Il n'y a pas lieu de douter de l'attractivité de la France ; nous avons abrogé la circulaire Guéant, ce qui a permis le retour d'un certain nombre d'étudiants étrangers, nos universités sont reconnues, et la France constitue le troisième pays en matière d'accueil d'étudiants – plus de 290 000 au cours de l'année universitaire 2012-2013. La mise en oeuvre des propositions du rapporteur consolidera ce chiffre grâce à une politique de visa plus adaptée. La fusion des établissements Campus France et de l'agence Europe éducation formation France – 2E2F – permettrait de développer une stratégie intégrée de la mobilité étudiante entrante et sortante ; la thèse de la fuite des cerveaux s'avère nulle et non avenue.

La fusion d'Ubifrance et de l'Agence française pour les investissements internationaux – AFII –, en cours, créera une force de frappe plus cohérente à l'étranger, surtout que la diplomatie économique déployée par M. Laurent Fabius, ministre des Affaires étrangères et du développement international,renforce l'attractivité de notre pays à l'étranger.
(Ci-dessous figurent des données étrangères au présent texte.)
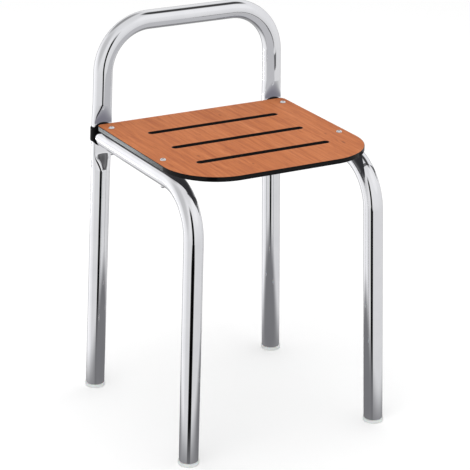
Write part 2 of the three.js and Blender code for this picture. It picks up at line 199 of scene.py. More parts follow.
class Shell:
    """Gathers faces, each corner with its own normal, and welds them into one mesh."""

    def __init__(self):
        self.index = {}
        self.points = []
        self.faces = []
        self.normals = []
        self.slots = []

    def vertex(self, point):
        key = tuple(int(round(c * WELD_CELLS)) for c in point)
        if key not in self.index:
            self.index[key] = len(self.points)
            self.points.append(tuple(float(c) for c in point))
        return self.index[key]

    def face(self, corners, normals=None, slot=0):
        """One face. Without normals it is flat. It is turned to face its normals' side."""
        ids, kept = [], []
        for k, corner in enumerate(corners):
            i = self.vertex(corner)
            if i not in ids:
                ids.append(i)
                kept.append(k)
        if len(ids) < 3:
            return
        place = [np.asarray(corners[k], float) for k in kept]
        across = np.cross(place[1] - place[0], place[2] - place[0])
        if len(place) > 3:
            across = across + np.cross(place[2] - place[0], place[3] - place[0])
        across = across / (np.linalg.norm(across) + 1e-30)
        own = [across] * len(ids) if normals is None else [np.asarray(normals[k], float) for k in kept]
        if normals is not None and float(np.dot(sum(own), across)) < 0:
            ids.reverse()
            own.reverse()
        self.faces.append(ids)
        self.normals.extend(own)
        self.slots.append(slot)

    def grid(self, points, normals=None, slot=0, closed=True):
        """Quads between rows of points. Columns join round when closed."""
        rows, columns = points.shape[:2]
        for i in range(rows - 1):
            for j in range(columns if closed else columns - 1):
                k = (j + 1) % columns
                corners = [points[i, j], points[i, k], points[i + 1, k], points[i + 1, j]]
                own = None
                if normals is not None:
                    own = [normals[i, j], normals[i, k], normals[i + 1, k], normals[i + 1, j]]
                self.face(corners, own, slot)

    def piece(self, name, materials, slot_name, offset=Vector((0, 0, 0))):
        """The finished object, riding on the only body and standing for its CAD node."""
        mesh = bpy.data.meshes.new(name)
        mesh.from_pydata(self.points, [], self.faces)
        mesh.shade_smooth()
        mesh.polygons.foreach_set("material_index", self.slots)
        mesh.normals_split_custom_set([tuple(n) for n in self.normals])
        for material in materials:
            mesh.materials.append(material)
        mesh.update()
        piece = bpy.data.objects.new(name + "_fine", mesh)
        piece.location = offset
        bpy.context.scene.collection.objects.link(piece)
        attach(piece, "root")
        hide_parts(name)
        return piece


def unit(vector):
    vector = np.asarray(vector, float)
    return vector / np.linalg.norm(vector)


def bent_line(corners, radius):
    """Stations (point, tangent) along straight runs whose corners are rounded."""
    corners = [np.asarray(c, float) for c in corners]
    stations = [(corners[0], unit(corners[1] - corners[0]))]
    for i in range(1, len(corners) - 1):
        before = unit(corners[i] - corners[i - 1])
        after = unit(corners[i + 1] - corners[i])
        turn = math.acos(min(1.0, float(np.dot(before, after))))
        if turn < STRAIGHT:
            stations.append((corners[i], before))
            continue
        inward = unit(after - before)
        centre = corners[i] + inward * radius / math.cos(turn / 2)
        start = corners[i] - before * radius * math.tan(turn / 2)
        axis = Vector(unit(np.cross(before, after)))
        spoke = start - centre
        steps = max(2, round(turn / BEND_STEP))
        for k in range(steps + 1):
            rotation = np.array(Matrix.Rotation(turn * k / steps, 3, axis))
            stations.append((centre + rotation @ spoke, rotation @ before))
    stations.append((corners[-1], unit(corners[-1] - corners[-2])))
    return stations


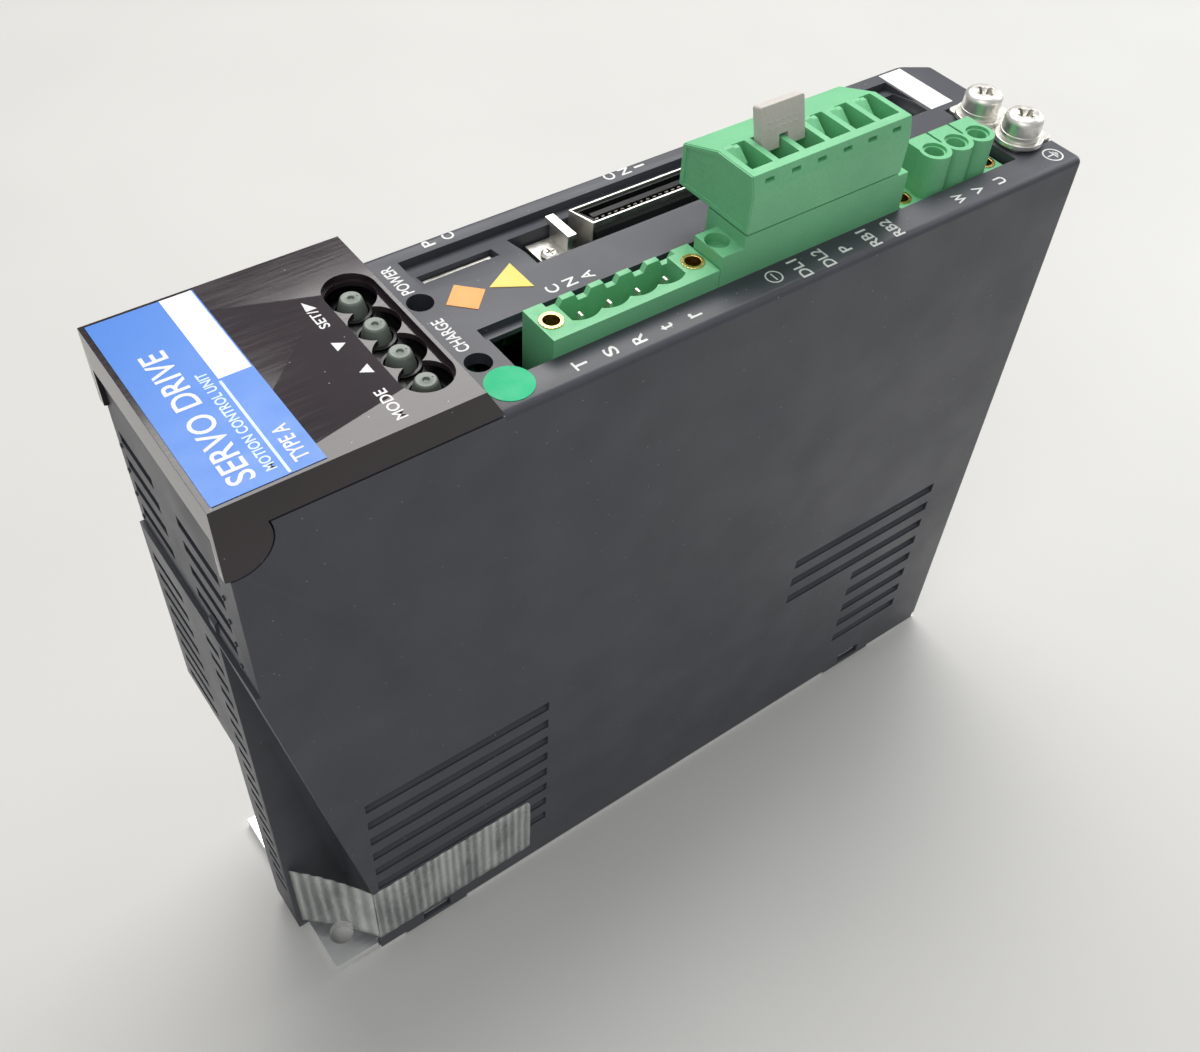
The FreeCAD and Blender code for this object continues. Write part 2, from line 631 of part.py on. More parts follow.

Le plus important est de changer le regard porté sur les Français de l'étranger, qui constituent une force vive, un outil d'influence et une richesse pour la France. L'accompagnement de nos concitoyens à l'étranger représente un véritable défi ; les Français établis hors de notre pays affrontent de nombreuses difficultés en matière d'enseignement, de système fiscal, de droits sociaux comme la retraite et de sécurité sociale. À l'image de la démarche de la French Tech, portée aujourd'hui par Mme Axelle Lemaire, secrétaire d'État chargée du numérique, le rapporteur suggère de créer un observatoire de la mobilité, chargé de mieux connaître et de mieux répondre aux enjeux de l'expatriation, et un guichet unique pour ceux voulant partir et ceux souhaitant revenir. Ces idées sont très intéressantes.

La différence entre l'UMP et la majorité réside dans la peur de la mobilité exprimée par la droite, figée dans son conservatisme, alors que nous souhaitons l'encourager et l'accompagner car nous estimons que les Français de l'étranger représentent une richesse pour notre pays. Je voterai donc avec enthousiasme pour l'adoption de ce rapport.